General Doc: 0.5 0.9 + 0.5 * 0.1 = 0.5

This works, but what if the FTS scores were on a different scale (e.g., 0-100)? Or if the vector scores were unusually high? The weighting (alpha) becomes a finicky parameter you have to constantly tune.

RRF Approach (k=60):

* CVE Doc: (1 / (60 + 8)) [from vector] + (1 / (60 + 1)) [from FTS] = 0.0147 + 0.0164 = 0.0311

* General Doc (Rank #1 from vector, doesn't appear in FTS): (1 / (60 + 1)) + 0 = 0.0164

The CVE document is correctly ranked higher. RRF rewards documents that appear high up in any of the rankings, and its score gracefully combines evidence from multiple sources without being sensitive to the magnitude of the scores themselves.

Conclusion

For senior engineers building sophisticated RAG systems, moving beyond simplistic single-mode retrieval is a necessity. By leveraging the power of PostgreSQL as a unified platform for structured data, full-text search, and vector search, we can build an exceptionally powerful and maintainable hybrid search engine.

The key takeaways are:

* Architecture Matters: Use a parallel search pattern with CTEs for efficiency.

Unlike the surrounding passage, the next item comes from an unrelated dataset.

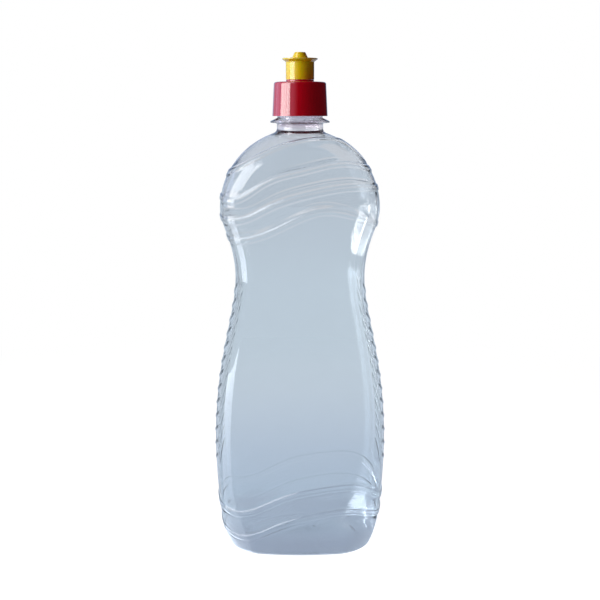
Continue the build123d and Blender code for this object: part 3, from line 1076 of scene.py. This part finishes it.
def floor():
    """A wide floor that keeps the bottle's shadow near it, and is as white as the room further off."""
    mesh = bpy.data.meshes.new("floor")
    corners = [(FLOOR_REACH * x, FLOOR_REACH * y, 0) for x, y in ((-1, -1), (1, -1), (1, 1), (-1, 1))]
    mesh.from_pydata(corners, [], [(0, 1, 2, 3)])
    piece = bpy.data.objects.new("floor", mesh)
    bpy.context.collection.objects.link(piece)
    piece.location.z = -FLOOR_DROP
    material, tree, out = new_material("floor")
    place = add_node(tree, "ShaderNodeTexCoord").outputs["Object"]
    distance = vector_node(tree, "LENGTH", {0: place}, "Value")
    light = tree.nodes.new("ShaderNodeLightPath")

    # What the camera, gloss and glass see: lit and shadowed near the bottle, and plain further off
    through = light.outputs["Is Transmission Ray"]
    tone = mix_colour(tree, through, MIRRORED_FLOOR, FLOOR_THROUGH_GLASS)
    tone = mix_colour(tree, shiny_ray(tree, light), WHITE, tone)
    lit_tone = vector_node(tree, "SCALE", {0: tone, "Scale": FLOOR_LIT})
    lit = add_node(tree, "ShaderNodeBsdfDiffuse", {"Color": lit_tone}).outputs["BSDF"]
    near = add_shader(tree, lit, light_shader(tree, "ShaderNodeEmission", tone, FLOOR_GLOW))
    plain = light_shader(tree, "ShaderNodeEmission", tone, 1.0)
    shown = mix_shader(tree, map_range(tree, distance, *SHADOW_END), near, plain)

    # The windows' sheen, which only mirrored rays see
    x, y, _ = add_node(tree, "ShaderNodeSeparateXYZ", {0: place}).outputs
    azimuth = azimuth_of(tree, x, y)
    growth = map_range(tree, distance, *SHEEN_GROWTH[0], *SHEEN_GROWTH[1], kind="LINEAR")
    extent = math_node(tree, "MULTIPLY", growth, map_range(tree, distance, *SHEEN_END, kind="LINEAR"))
    extent = math_node(tree, "MULTIPLY", extent, was_mirrored(tree, light))
    (low, high), edge, strength = SHEEN
    band = math_node(tree, "MULTIPLY", angle_band(tree, azimuth, low, high, edge), strength)
    (low, high), edge, strength = SHEEN_INSIDE
    inside = math_node(tree, "MULTIPLY", angle_band(tree, azimuth, low, high, edge), was_inside(tree, light))
    sheen = math_node(tree, "MULTIPLY", extent, math_node(tree, "MULTIPLY_ADD", inside, strength, band))
    shown = add_shader(tree, shown, light_shader(tree, "ShaderNodeEmission", SHEEN_COLOUR, sheen))

    bounce = add_node(tree, "ShaderNodeBsdfDiffuse", {"Color": FLOOR_BOUNCE}).outputs["BSDF"]
    seen = math_node(tree, "MAXIMUM", light.outputs["Is Camera Ray"], shiny_ray(tree, light))
    tree.links.new(mix_shader(tree, seen, bounce, shown), out.inputs["Surface"])
    mesh.materials.append(material)


def room():
    """White to the camera and pale blue grey through glass. Gloss mirrors it darker, with its windows."""
    world = bpy.data.worlds.new("room")
    bpy.context.scene.world = world
    world.use_nodes = True
    tree = world.node_tree
    tree.nodes.clear()
    out = tree.nodes.new("ShaderNodeOutputWorld")
    light = tree.nodes.new("ShaderNodeLightPath")
    through = light.outputs["Is Transmission Ray"]
    way = add_node(tree, "ShaderNodeTexCoord").outputs["Generated"]
    side = vector_node(tree, "DOT_PRODUCT", {0: way, 1: UNLIT_WAY}, "Value")
    shade = map_range(tree, side, *UNLIT_SPAN, *UNLIT_LIGHT)
    mirrored = light_shader(tree, "ShaderNodeBackground", MIRRORED_ROOM, shade)
    fill = light_shader(tree, "ShaderNodeBackground", FILL_COLOUR, FILL_LIGHT)
    unseen = mix_shader(tree, light.outputs["Is Glossy Ray"], fill, mirrored)
    tone = mix_colour(tree, through, WHITE, ROOM_THROUGH_GLASS)
    seen = math_node(tree, "MAXIMUM", light.outputs["Is Camera Ray"], through)
    shown = mix_shader(tree, seen, unseen, light_shader(tree, "ShaderNodeBackground", tone, 1.0))

    # Windows, which only mirrored rays see
    x, y, z = add_node(tree, "ShaderNodeSeparateXYZ", {0: way}).outputs
    azimuth = azimuth_of(tree, x, y)
    elevation = math_node(tree, "ARCSINE", z)
    once = was_mirrored(tree, light)
    deep = was_inside(tree, light)
    blind = slats(tree, azimuth, elevation)
    for (az_low, az_high, el_low, el_high), edge, colour, strength, inside in WINDOWS:
        across = angle_band(tree, azimuth, az_low, az_high, edge)
        upright = angle_band(tree, elevation, el_low, el_high, edge)
        mask = math_node(tree, "MULTIPLY", across, upright)
        mask = math_node(tree, "MULTIPLY", mask, deep if inside else blind)
        bright = math_node(tree, "MULTIPLY", math_node(tree, "MULTIPLY", mask, once), strength)
        shown = add_shader(tree, shown, light_shader(tree, "ShaderNodeBackground", (*colour, 1), bright))
    tree.links.new(shown, out.inputs["Surface"])


def lamp(name, azimuth, span, low, high, distance, radiance):
    """A soft upright lamp at an azimuth, over a span of azimuth and between a low and a high elevation."""
    middle_z = 0.2
    width = 2 * distance * math.tan(math.radians(span / 2))
    low_z = middle_z + distance * math.tan(math.radians(low))
    high_z = middle_z + distance * math.tan(math.radians(high))
    data = bpy.data.lights.new(name, "AREA")
    data.shape = "RECTANGLE"
    data.size = width
    data.size_y = high_z - low_z
    data.energy = radiance * math.pi * width * (high_z - low_z)
    piece = bpy.data.objects.new(name, data)
    bpy.context.collection.objects.link(piece)
    turn = math.radians(azimuth)
    way = Vector((-math.sin(turn), -math.cos(turn), 0))
    piece.location = way * distance + Vector((0, 0, (low_z + high_z) / 2))
    piece.rotation_euler = way.to_track_quat("Z", "Y").to_euler()
    piece.visible_glossy = False
    piece.visible_transmission = False


floor()
room()
lamp("window", azimuth=69, span=48, low=-2, high=50, distance=1.5, radiance=5.5)


# Camera, at the photograph's height and tilt
CAMERA_DISTANCE = 0.627
CAMERA_Z = 0.2435
CAMERA_DOWN = math.radians(9.3)
SENSOR_WIDTH = 36
FOCAL_PIXELS = 1112
FRAME_PIXELS = 600

camera_data = bpy.data.cameras.new("camera")
camera_data.sensor_width = SENSOR_WIDTH
camera_data.lens = SENSOR_WIDTH * FOCAL_PIXELS / FRAME_PIXELS
camera = bpy.data.objects.new("camera", camera_data)
camera.location = (0, -CAMERA_DISTANCE, CAMERA_Z)
camera.rotation_euler = (math.pi / 2 - CAMERA_DOWN, 0, 0)
bpy.context.collection.objects.link(camera)
bpy.context.scene.camera = camera
bpy.context.scene.view_settings.view_transform = "Standard"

* Encapsulate Logic: A PL/pgSQL function provides a clean, high-performance abstraction for your application.

* Fusion is Key: Reciprocal Rank Fusion (RRF) is a robust, production-proven method for merging results from disparate ranking systems, consistently outperforming naive weighted-score approaches.

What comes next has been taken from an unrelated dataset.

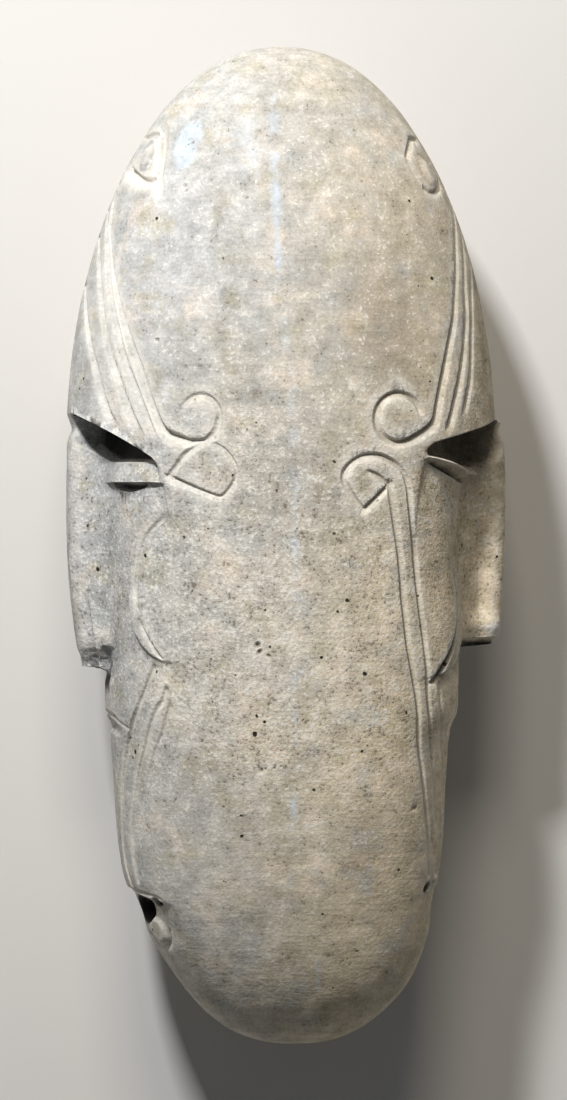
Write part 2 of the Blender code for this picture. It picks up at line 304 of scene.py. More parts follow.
def chin_offset(angle, height, is_right):
    """The jaw is trimmed below the mouth and ends in a step with a hollow under it."""
    edge = per_face(is_right, "chin_height") - CHIN_DROP * ease(angle / CHIN_END_ANGLE)
    across = ease((CHIN_END_ANGLE - angle) / CHIN_END_FADE)
    trim = ease((JAW_TRIM_START - height) / JAW_TRIM_LENGTH)
    trim = trim * (1.0 - ease((CHIN_SWELL_START - height) / CHIN_SWELL_LENGTH))
    trim = trim * per_face(is_right, "jaw_trim") * (1.0 - ease_between(angle, *JAW_TRIM_ANGLES))
    hollow = ease((edge - height) / CHIN_STEP)
    hollow = hollow * ease((height - edge + CHIN_HOLLOW_HEIGHT) / CHIN_HOLLOW_FADE)
    return -trim - per_face(is_right, "chin_hollow") * hollow * across


def nose_end_height(angle, is_right):
    rise = per_face(is_right, "nostril_rise") * ease_between(angle, *NOSTRIL_ANGLES)
    return per_face(is_right, "nose_end") + rise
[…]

* Tune for Production: Use EXPLAIN ANALYZE to validate index usage, tune parameters like ef_search, and implement asynchronous pipelines for write-heavy workloads.

This approach allows you to build RAG systems that are not only semantically aware but also precise, delivering a significantly better user experience by finding the exact information users are looking for, whether it's hidden in a concept or a keyword.